> **Required work**
Take the material below and write it all out again exactly.

> **Supplied information**
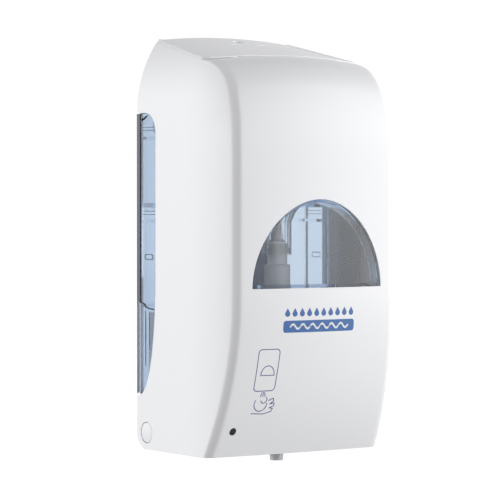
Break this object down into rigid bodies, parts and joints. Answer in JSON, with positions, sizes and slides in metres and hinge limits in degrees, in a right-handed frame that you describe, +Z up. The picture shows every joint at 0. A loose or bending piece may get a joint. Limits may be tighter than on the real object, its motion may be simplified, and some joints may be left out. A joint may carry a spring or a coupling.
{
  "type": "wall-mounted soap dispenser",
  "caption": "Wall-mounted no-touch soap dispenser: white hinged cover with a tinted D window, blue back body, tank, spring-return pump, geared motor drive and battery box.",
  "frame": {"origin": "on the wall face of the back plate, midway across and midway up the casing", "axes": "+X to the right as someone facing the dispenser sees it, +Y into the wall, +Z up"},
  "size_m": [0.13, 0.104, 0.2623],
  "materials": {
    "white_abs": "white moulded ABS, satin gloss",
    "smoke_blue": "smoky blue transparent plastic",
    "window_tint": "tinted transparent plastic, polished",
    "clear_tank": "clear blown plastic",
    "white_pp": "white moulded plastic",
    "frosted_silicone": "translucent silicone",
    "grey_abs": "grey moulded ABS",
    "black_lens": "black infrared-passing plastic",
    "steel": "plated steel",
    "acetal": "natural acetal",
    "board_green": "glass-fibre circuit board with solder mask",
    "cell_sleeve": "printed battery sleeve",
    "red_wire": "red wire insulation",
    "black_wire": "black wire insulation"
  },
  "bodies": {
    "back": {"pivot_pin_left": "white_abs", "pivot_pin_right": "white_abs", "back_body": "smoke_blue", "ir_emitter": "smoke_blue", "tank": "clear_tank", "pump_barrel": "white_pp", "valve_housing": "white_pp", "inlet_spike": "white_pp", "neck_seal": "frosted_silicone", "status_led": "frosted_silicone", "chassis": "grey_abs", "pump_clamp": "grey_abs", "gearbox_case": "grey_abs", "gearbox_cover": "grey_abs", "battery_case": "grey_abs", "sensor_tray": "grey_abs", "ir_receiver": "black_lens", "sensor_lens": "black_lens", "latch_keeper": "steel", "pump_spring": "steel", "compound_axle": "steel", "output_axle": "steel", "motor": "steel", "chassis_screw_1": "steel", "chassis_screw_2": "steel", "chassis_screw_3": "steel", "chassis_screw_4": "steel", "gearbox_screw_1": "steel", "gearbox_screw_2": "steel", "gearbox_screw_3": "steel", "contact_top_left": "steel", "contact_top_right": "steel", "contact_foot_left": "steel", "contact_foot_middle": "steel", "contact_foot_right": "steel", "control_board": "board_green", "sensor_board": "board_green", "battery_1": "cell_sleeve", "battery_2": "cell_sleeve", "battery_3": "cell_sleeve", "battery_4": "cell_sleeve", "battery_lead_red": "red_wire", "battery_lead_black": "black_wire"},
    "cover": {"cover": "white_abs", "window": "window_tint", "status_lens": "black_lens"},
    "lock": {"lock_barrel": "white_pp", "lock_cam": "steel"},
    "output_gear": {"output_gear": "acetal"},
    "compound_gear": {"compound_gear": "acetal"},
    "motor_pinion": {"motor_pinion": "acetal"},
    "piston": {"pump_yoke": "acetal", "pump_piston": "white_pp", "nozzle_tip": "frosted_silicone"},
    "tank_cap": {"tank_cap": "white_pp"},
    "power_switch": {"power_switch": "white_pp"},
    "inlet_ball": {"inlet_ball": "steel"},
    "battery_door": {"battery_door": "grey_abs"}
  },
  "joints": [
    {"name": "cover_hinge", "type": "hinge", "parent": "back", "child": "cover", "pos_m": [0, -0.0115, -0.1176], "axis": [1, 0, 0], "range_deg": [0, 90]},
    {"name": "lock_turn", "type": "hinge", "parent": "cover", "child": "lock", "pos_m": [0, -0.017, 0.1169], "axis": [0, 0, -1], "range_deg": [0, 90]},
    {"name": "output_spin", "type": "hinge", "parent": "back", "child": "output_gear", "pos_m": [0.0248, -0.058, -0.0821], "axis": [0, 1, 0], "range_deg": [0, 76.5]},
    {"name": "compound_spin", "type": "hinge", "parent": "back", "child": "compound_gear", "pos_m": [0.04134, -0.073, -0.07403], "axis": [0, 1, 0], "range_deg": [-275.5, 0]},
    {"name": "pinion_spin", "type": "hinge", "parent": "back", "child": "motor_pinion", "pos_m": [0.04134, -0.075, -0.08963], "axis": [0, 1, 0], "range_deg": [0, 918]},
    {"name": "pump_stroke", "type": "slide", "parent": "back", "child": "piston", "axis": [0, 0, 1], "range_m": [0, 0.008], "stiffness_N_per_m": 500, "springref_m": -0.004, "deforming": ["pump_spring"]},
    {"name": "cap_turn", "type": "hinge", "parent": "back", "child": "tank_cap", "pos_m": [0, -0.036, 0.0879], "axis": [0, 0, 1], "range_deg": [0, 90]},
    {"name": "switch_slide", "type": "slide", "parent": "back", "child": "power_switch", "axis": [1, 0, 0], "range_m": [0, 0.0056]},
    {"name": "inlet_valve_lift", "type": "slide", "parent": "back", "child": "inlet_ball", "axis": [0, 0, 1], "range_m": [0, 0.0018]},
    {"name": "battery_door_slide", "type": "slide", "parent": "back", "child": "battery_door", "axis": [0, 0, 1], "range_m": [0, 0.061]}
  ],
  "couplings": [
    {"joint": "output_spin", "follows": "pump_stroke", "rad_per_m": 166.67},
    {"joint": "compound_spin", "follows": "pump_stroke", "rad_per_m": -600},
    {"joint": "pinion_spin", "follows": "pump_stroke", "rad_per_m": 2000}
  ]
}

> **Answer to the problem**
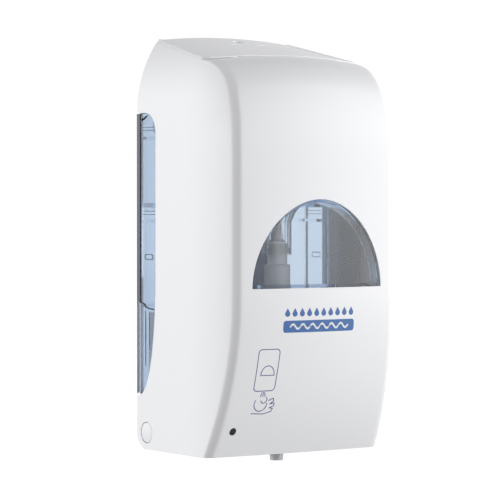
Break this object down into rigid bodies, parts and joints. Answer in JSON, with positions, sizes and slides in metres and hinge limits in degrees, in a right-handed frame that you describe, +Z up. The picture shows every joint at 0. A loose or bending piece may get a joint. Limits may be tighter than on the real object, its motion may be simplified, and some joints may be left out. A joint may carry a spring or a coupling.
{
  "type": "wall-mounted soap dispenser",
  "caption": "Wall-mounted no-touch soap dispenser: white hinged cover with a tinted D window, blue back body, tank, spring-return pump, geared motor drive and battery box.",
  "frame": {"origin": "on the wall face of the back plate, midway across and midway up the casing", "axes": "+X to the right as someone facing the dispenser sees it, +Y into the wall, +Z up"},
  "size_m": [0.13, 0.104, 0.2623],
  "materials": {
    "white_abs": "white moulded ABS, satin gloss",
    "smoke_blue": "smoky blue transparent plastic",
    "window_tint": "tinted transparent plastic, polished",
    "clear_tank": "clear blown plastic",
    "white_pp": "white moulded plastic",
    "frosted_silicone": "translucent silicone",
    "grey_abs": "grey moulded ABS",
    "black_lens": "black infrared-passing plastic",
    "steel": "plated steel",
    "acetal": "natural acetal",
    "board_green": "glass-fibre circuit board with solder mask",
    "cell_sleeve": "printed battery sleeve",
    "red_wire": "red wire insulation",
    "black_wire": "black wire insulation"
  },
  "bodies": {
    "back": {"pivot_pin_left": "white_abs", "pivot_pin_right": "white_abs", "back_body": "smoke_blue", "ir_emitter": "smoke_blue", "tank": "clear_tank", "pump_barrel": "white_pp", "valve_housing": "white_pp", "inlet_spike": "white_pp", "neck_seal": "frosted_silicone", "status_led": "frosted_silicone", "chassis": "grey_abs", "pump_clamp": "grey_abs", "gearbox_case": "grey_abs", "gearbox_cover": "grey_abs", "battery_case": "grey_abs", "sensor_tray": "grey_abs", "ir_receiver": "black_lens", "sensor_lens": "black_lens", "latch_keeper": "steel", "pump_spring": "steel", "compound_axle": "steel", "output_axle": "steel", "motor": "steel", "chassis_screw_1": "steel", "chassis_screw_2": "steel", "chassis_screw_3": "steel", "chassis_screw_4": "steel", "gearbox_screw_1": "steel", "gearbox_screw_2": "steel", "gearbox_screw_3": "steel", "contact_top_left": "steel", "contact_top_right": "steel", "contact_foot_left": "steel", "contact_foot_middle": "steel", "contact_foot_right": "steel", "control_board": "board_green", "sensor_board": "board_green", "battery_1": "cell_sleeve", "battery_2": "cell_sleeve", "battery_3": "cell_sleeve", "battery_4": "cell_sleeve", "battery_lead_red": "red_wire", "battery_lead_black": "black_wire"},
    "cover": {"cover": "white_abs", "window": "window_tint", "status_lens": "black_lens"},
    "lock": {"lock_barrel": "white_pp", "lock_cam": "steel"},
    "output_gear": {"output_gear": "acetal"},
    "compound_gear": {"compound_gear": "acetal"},
    "motor_pinion": {"motor_pinion": "acetal"},
    "piston": {"pump_yoke": "acetal", "pump_piston": "white_pp", "nozzle_tip": "frosted_silicone"},
    "tank_cap": {"tank_cap": "white_pp"},
    "power_switch": {"power_switch": "white_pp"},
    "inlet_ball": {"inlet_ball": "steel"},
    "battery_door": {"battery_door": "grey_abs"}
  },
  "joints": [
    {"name": "cover_hinge", "type": "hinge", "parent": "back", "child": "cover", "pos_m": [0, -0.0115, -0.1176], "axis": [1, 0, 0], "range_deg": [0, 90]},
    {"name": "lock_turn", "type": "hinge", "parent": "cover", "child": "lock", "pos_m": [0, -0.017, 0.1169], "axis": [0, 0, -1], "range_deg": [0, 90]},
    {"name": "output_spin", "type": "hinge", "parent": "back", "child": "output_gear", "pos_m": [0.0248, -0.058, -0.0821], "axis": [0, 1, 0], "range_deg": [0, 76.5]},
    {"name": "compound_spin", "type": "hinge", "parent": "back", "child": "compound_gear", "pos_m": [0.04134, -0.073, -0.07403], "axis": [0, 1, 0], "range_deg": [-275.5, 0]},
    {"name": "pinion_spin", "type": "hinge", "parent": "back", "child": "motor_pinion", "pos_m": [0.04134, -0.075, -0.08963], "axis": [0, 1, 0], "range_deg": [0, 918]},
    {"name": "pump_stroke", "type": "slide", "parent": "back", "child": "piston", "axis": [0, 0, 1], "range_m": [0, 0.008], "stiffness_N_per_m": 500, "springref_m": -0.004, "deforming": ["pump_spring"]},
    {"name": "cap_turn", "type": "hinge", "parent": "back", "child": "tank_cap", "pos_m": [0, -0.036, 0.0879], "axis": [0, 0, 1], "range_deg": [0, 90]},
    {"name": "switch_slide", "type": "slide", "parent": "back", "child": "power_switch", "axis": [1, 0, 0], "range_m": [0, 0.0056]},
    {"name": "inlet_valve_lift", "type": "slide", "parent": "back", "child": "inlet_ball", "axis": [0, 0, 1], "range_m": [0, 0.0018]},
    {"name": "battery_door_slide", "type": "slide", "parent": "back", "child": "battery_door", "axis": [0, 0, 1], "range_m": [0, 0.061]}
  ],
  "couplings": [
    {"joint": "output_spin", "follows": "pump_stroke", "rad_per_m": 166.67},
    {"joint": "compound_spin", "follows": "pump_stroke", "rad_per_m": -600},
    {"joint": "pinion_spin", "follows": "pump_stroke", "rad_per_m": 2000}
  ]
}